There’s a fascinating footnote, as published in the Colonist in 1894: “The body of a Trial Island hermit will likely be exhumed this week by gold seekers. Before the unfortunate man started out on the expedition that terminated in his drowning, he borrowed $50 in gold coin from a friend.

“The supposition is that when his body was found, the gold in his pocket was overlooked.”

CowichanChronicles

3 Comments

  1. Hello TW and Merry Christmas from Lake Cowichan.

    I found this article fascinating. Thank you for unearthing this little gem. As a footnote I found this in an old Daily Colonist archive dated June 24, 1894. Seems he also built his own pipe organ. The strange spelling is not mine !

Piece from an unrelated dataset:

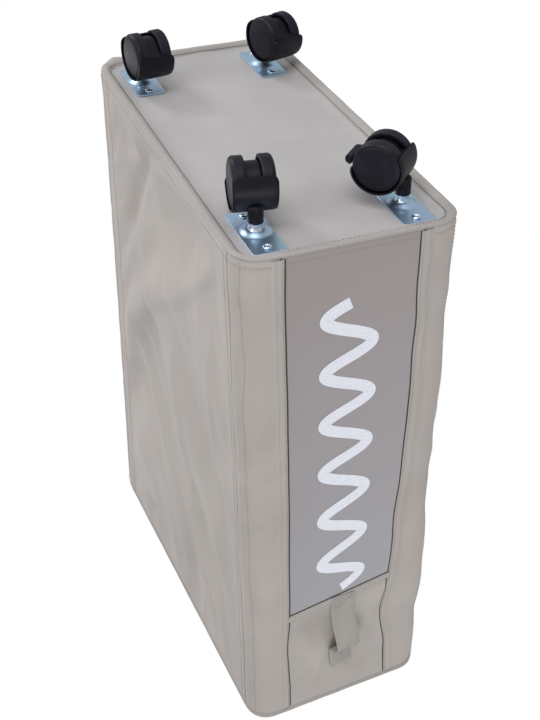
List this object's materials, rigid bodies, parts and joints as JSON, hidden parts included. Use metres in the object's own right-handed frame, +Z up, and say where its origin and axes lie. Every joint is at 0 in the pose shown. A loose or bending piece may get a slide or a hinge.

    “The pictures, cjuns and peraonal effects of tho late John
    Kergan, ” the Trial island hermit,” wore disposed of under the
    hammor at the Victoria auotion rooms yesterday, curiosity
    BeekerB being the purchasers, at generally low prices. Included
    in tho list of articles sold was tho organ of tho Hermit’s own
    construction.”

    • Wow! Paul, what a great footnote to the story of the Trial Island hermit! An organ, of all things He really was a genius of sorts. Thank you so much and all the best of the season to you and yours. –TW

      • P.S., Paul: The weird spelling is the devil’s work of OCR–Optical Character Resolution, another form of AI. What amazes me is that the Colonist or whoever curates this site has never cleaned up the OCR gibberish. Which leaves researchers no choice but to work from the printed pages of the newspaper which can be faded and otherwise difficult, even impossible, to read. I’ve been frustrated on many an occasion and not just on this site. The Vancouver Sun is really operator friendly and well worth the monthly subscription. Cheers again, TW.